Franchisees typically face initial franchise fees, ongoing royalties often tied to gross revenue, advertising contributions, and start-up costs for equipment, inventory, and premises. Other expected expenses may include training, software licenses, and required purchases from approved suppliers. A realistic financial projection should include working capital to cover early operating losses, reserve funds for marketing and local promotion, and contingency for unexpected costs. Reviewing historical earnings claims and requiring transparent reporting helps validate financial expectations before investment.

Many franchise agreement terms can be negotiated, especially in systems with fewer existing locations or during initial franchise sales. Important negotiable items often include territory protections, fee reductions or phased fees, extended support periods, and flexible payment terms for initial costs. However, franchisors may be less flexible on core brand and operational controls due to the need for system-wide consistency. Targeted negotiation focused on commercial terms and reasonable exceptions can produce a workable agreement without undermining brand standards.
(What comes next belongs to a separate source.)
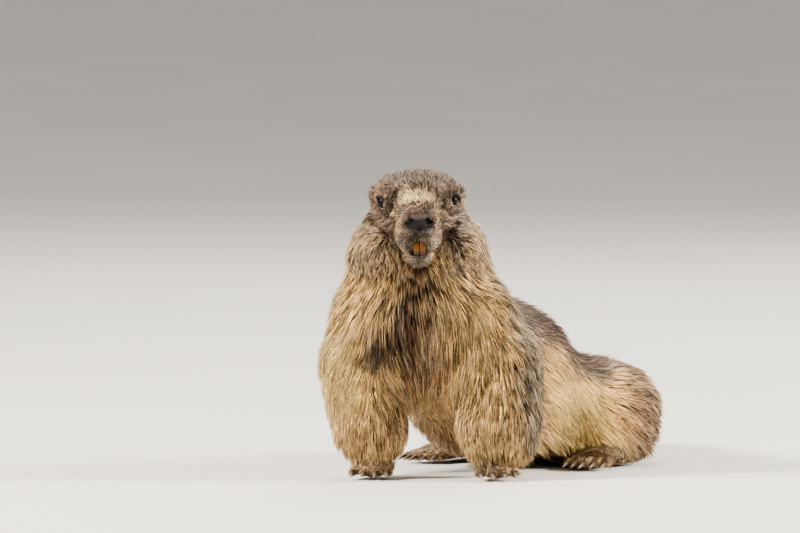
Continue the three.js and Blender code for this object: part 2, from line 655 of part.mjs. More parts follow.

If a franchisor fails to provide agreed-upon support, remedies depend on contract language and the severity of the breach. Common approaches include informal dispute resolution, negotiation for additional assistance, or invoking contractual remedies such as cure periods or termination protections when support failures materially impact operations. Documenting support shortcomings and following prescribed notice and cure procedures improves prospects for resolution. Early legal advice helps determine whether to pursue negotiated solutions, mediation, or formal legal remedies under the franchise agreement and applicable law.

Franchise disputes are often addressed through negotiation or mediation as first steps to preserve relationships and reduce costs. Many agreements include alternative dispute resolution clauses that require mediation or arbitration before litigation to achieve faster, confidential outcomes. When negotiation and ADR do not resolve issues, parties may pursue litigation to enforce contractual rights. Legal counsel evaluates the contract’s dispute resolution provisions, evidence strength, and strategic objectives to recommend the most effective path forward.
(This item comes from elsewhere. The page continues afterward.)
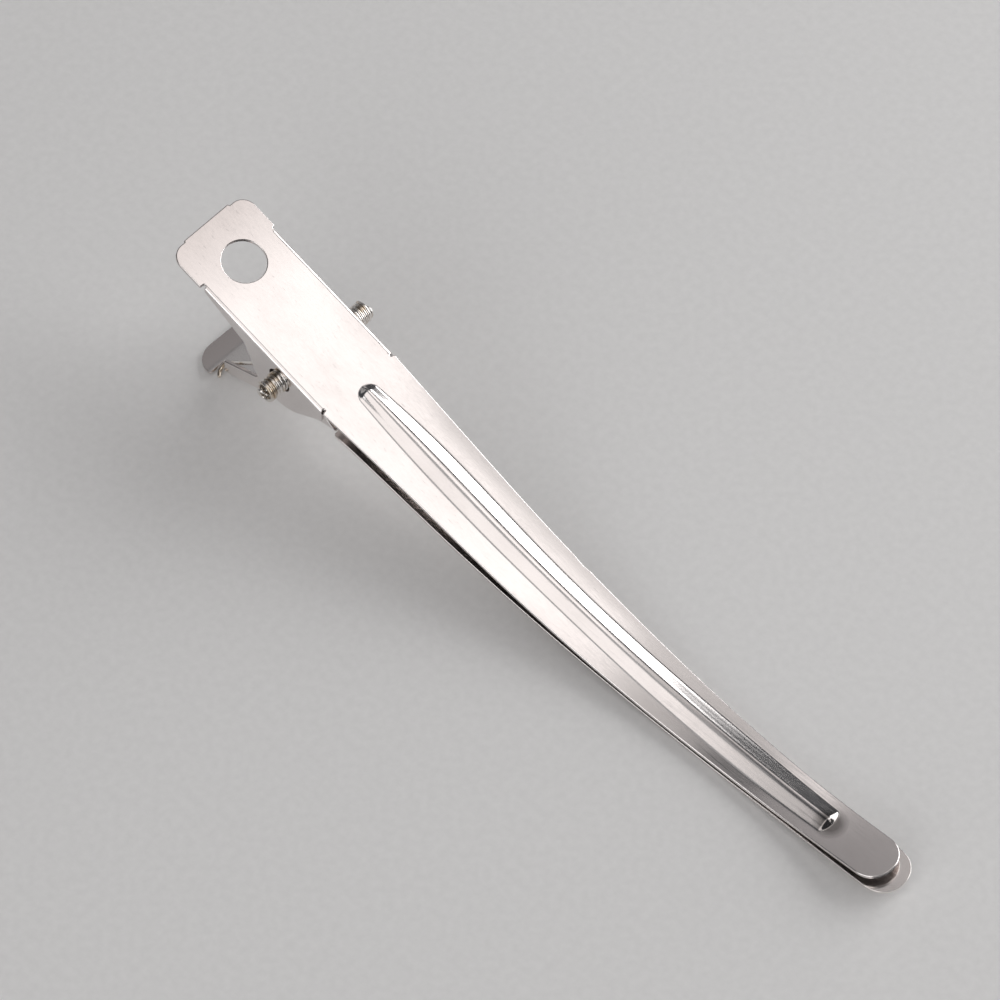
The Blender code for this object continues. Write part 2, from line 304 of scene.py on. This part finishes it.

Before offering new locations, franchisors should prepare accurate disclosure documents, ensure trademark registrations are in place, finalize operations manuals, and confirm that training and supply chains are ready to support growth. Planning reduces onboarding delays and maintains consistent customer experiences across sites. Conducting market analysis and mapping territories helps set realistic expectations for sales and cannibalization risks. Legal review of sales materials and agreements prior to offering new franchises helps protect the franchisor from misstatements and regulatory exposure.

The timeline for registration or filing varies by jurisdiction and complexity. Some state filings may be processed within weeks, while registration in multiple states or responses to agency inquiries can extend the process. Preparing complete and accurate materials in advance helps avoid delays due to supplemental requests. Coordinating filings with counsel enables proactive responses to questions and ensures that disclosure updates are timely. Early planning, precise documentation, and prompt follow-up with regulatory agencies shorten overall timelines for approvals and registrations.
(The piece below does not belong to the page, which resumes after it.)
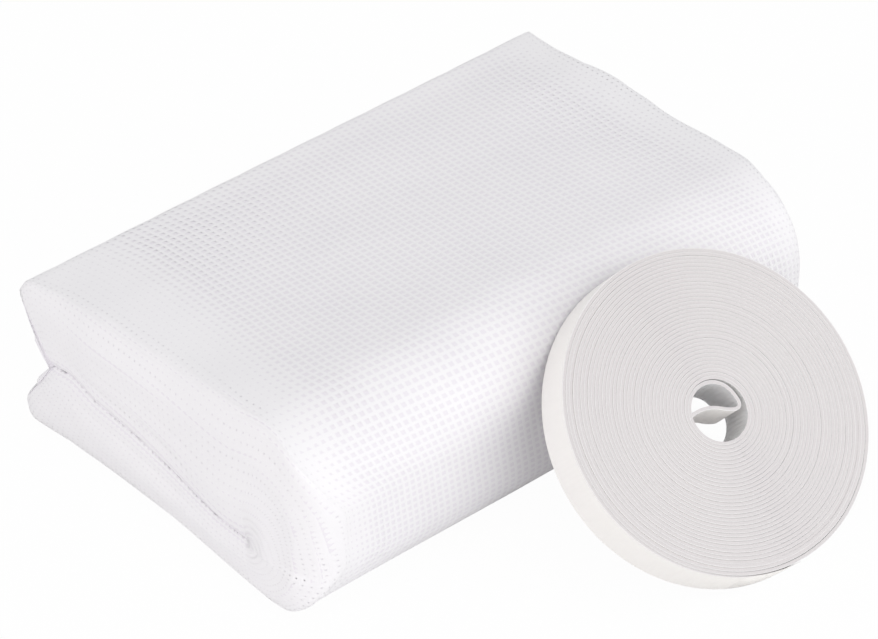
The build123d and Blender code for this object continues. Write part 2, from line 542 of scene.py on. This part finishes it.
@dataclass
class FoldedNet:
    """The net, folded to a pad of two leaves that join at the spine.

    A place on the pad's skin is given by u, the way along the cloth from the middle to an
    end and round it, and w, the way round the section from the notch between the two noses.
    A table of pairs gives a value at each of some places, and between them in proportion.
    """

    flat_width: float = 1500.0
    flat_height: float = 1300.0

    # The section
    spine_height: float = 59.0
    spine_radii: tuple[float, float] = (20.0, 22.0)  # under and over
    nose_height: float = 46.0
    # The two corners of each nose: how far before the back, height and radius.
    lower_nose: tuple[tuple[float, float, float], ...] = ((0.5, 6.5, 2.5), (1.5, 0.0, 3.0))
    upper_nose: tuple[tuple[float, float, float], ...] = ((3.5, 46.3, 4.0), (0.3, 41.0, 2.0))
    notch: tuple[float, float] = (103.0, 24.0)
    notch_gap: float = 0.1
    crease: tuple[tuple[float, float], ...] = (
        (27.0, 15.5), (39.0, 15.3), (56.0, 18.3), (72.0, 21.0), (86.0, 22.0), (95.0, 25.0),
        (101.0, 24.2), (103.0, 24.0),
    )  # the line between the leaves, from the spine back to the notch
    corner_points: int = 17
    section_points: int = 600

    # The ends
    leaf_thickness: float = 28.0
    end_rounding: float = 7.5
    end_fullness: float = 0.42  # the lower, the blunter an end
    end_sweep: float = 0.87  # of a half turn, from the top of a leaf to its crease
    end_points: int = 200
    end_softness: tuple[tuple[float, float], ...] = (
        (0.0, 0.3), (0.15, 0.8), (0.5, 1.1), (0.85, 0.8), (1.0, 0.2),
    )  # share of the full rounding, at shares of the depth; the noses are pressed flat
    right_setback: tuple[tuple[float, float], ...] = (
        (0.0, 10.5), (14.0, 9.2), (22.0, 7.6), (32.0, 5.9), (50.0, 3.6), (62.0, 2.2),
        (75.0, 2.2), (88.0, 3.2), (100.0, 2.8), (112.0, 2.2), (117.0, 4.0),
    )  # of the right end behind the full length, at distances from the spine
    left_setback: tuple[tuple[float, float], ...] = (
        (0.0, 11.0), (1.0, 6.4), (2.0, 4.7), (3.5, 3.0), (5.0, 1.8), (8.0, 0.4), (11.0, 0.0),
    )
    setback_power: int = 3  # how fast a setback fades from the end to the middle

    # The cloth's unevenness
    skin_depth: float = 0.5  # how far the cloth lies inside the pad's box
    swell: SlowNoise = SlowNoise(0.45, 60.0, 3)
    end_folds: tuple[SlowNoise, ...] = (SlowNoise(0.45, 10.0, 5), SlowNoise(0.2, 5.5, 8))
    end_folds_start: float = 5.0  # way past the sleeve over which the folds of an end begin
    end_folds_draw: float = 0.1  # how fast they change along the leaf, next to across it
    leaf_shift: float = 40.0  # so that the folds of the two leaves differ
    flat_under: float = 12.0  # height over which the swell begins
    flat_back: float = 30.0  # way from the noses over which swell and folds begin
    closed_reach: float = 8.0  # from the notch, over which the cloth comes to lie even
    settle_share: float = 0.2  # of an end, by the crease, over which it comes to lie even

    # The weave
    mesh_across: float = 2.11  # of one hole and one thread, along X
    mesh_along: float = 2.03
    top_bow: float = 0.08  # run of the threads that cross the top, over a rise of 1
    front_bow: float = 0.14  # and of the same threads down the spine
    falls: tuple[float, float] = (0.066, 0.15)  # of the long threads, at the spine and on top
    fall_reach: float = 20.0  # on each side of the spine's top, over which the fall changes
    spare: float = 24.0  # how far the turned threads are laid past the cloth, then trimmed
    thread_relief: float = 0.07
    end_relief: float = 0.1  # of the threads where they bunch over an end
    end_relief_reach: float = 3.0
    sink_spread: tuple[tuple[float, float], ...] = (
        (-1.0, 1.0), (1.5, 2.4), (5.0, 2.4), (9.0, 1.5),
    )  # how many times deeper a layer lies under the skin, at ways past the sleeve
    bunched_left: float = 16.0  # how far an end's cloth reaches on to the top, at the noses
    bunched_right: float = 5.0
    bunched_margin: float = 11.0  # how far it reaches on to the top everywhere
    opening_reach: float = 12.0  # way over which the holes open, from a bunched end
    nose_opening_reach: float = 14.0  # and from the noses

    # The plies inside
    plies: int = 48
    plies_sink: float = 0.26
    innermost: float = 0.97  # how deep the last ply lies, from the skin to the crease
    ply_stops: tuple[float, float] = (0.09, 0.91)  # where a ply turns back, round the section
    ply_points: tuple[int, int] = (66, 24)  # round the section and along the pad
    end_clearance: float = 2.6  # between the plies and the cloth over their ends

    # Taken from the frame
    front: float = field(init=False)
    back: float = field(init=False)
    depth: float = field(init=False)
    half: float = field(init=False)  # of the length

    # Sampled from the values above
    round_way: np.ndarray = field(init=False)  # ways round the section
    outer: np.ndarray = field(init=False)  # the skin there, Y and Z
    inner: np.ndarray = field(init=False)  # and the crease that it faces
    round_length: float = field(init=False)
    spine_way: float = field(init=False)  # where the section is highest
    end_way: np.ndarray = field(init=False)  # ways round an end
    end_depth: np.ndarray = field(init=False)  # share from the skin to the crease there
    end_reach: np.ndarray = field(init=False)  # and how far out
    sleeve_half: float = field(init=False)  # of the length between the rounded ends
    cloth_half: float = field(init=False)

    def __post_init__(self) -> None:
        """Takes the pad's place from the frame and lays out its section and its end."""
        low, high = (np.array(corner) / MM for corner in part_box("folded_net"))
        self.front, self.back = low[1], high[1]
        self.depth = self.back - self.front
        self.half = (high[0] - low[0]) / 2
        self._lay_out_section()
        self._lay_out_end()

    def _section_corners(self) -> list[Corner]:
        """Corners of the section, from the notch under the upper nose round to its top.

        Returns:
            The corners in order.
        """
        def nose(places: tuple[tuple[float, float, float], ...],
                 inner: tuple[tuple[float, float], ...]) -> list[Corner]:
            """The two corners of a nose."""
            return [
                Corner((self.depth - setback, height), radius, partner)
                for (setback, height, radius), partner in zip(places, inner)
            ]

        notch_y, notch_z = self.notch
        start, by_notch = self.crease[0], self.crease[-2]
        return [
            Corner((notch_y, notch_z - self.notch_gap / 2), 0.0, self.notch),
            *nose(self.lower_nose, (self.notch, by_notch)),
            Corner((0.0, 0.0), self.spine_radii[0], start),
            Corner((0.0, self.spine_height), self.spine_radii[1], start),
            *nose(self.upper_nose, (by_notch, self.notch)),
            Corner((notch_y, notch_z + self.notch_gap / 2), 0.0, self.notch),
        ]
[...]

Protecting trademarks involves registering marks with the U.S. Patent and Trademark Office and maintaining state registrations as appropriate. Franchise agreements should include clear license terms, quality control provisions, and enforcement rights to prevent unauthorized uses that could weaken brand value. Implementing monitoring systems, documented quality standards, and prompt enforcement procedures against infringers preserves brand strength. Legal counsel can assist with registration strategy, licensing language, and enforcement planning to maintain cohesive brand identity across franchise locations.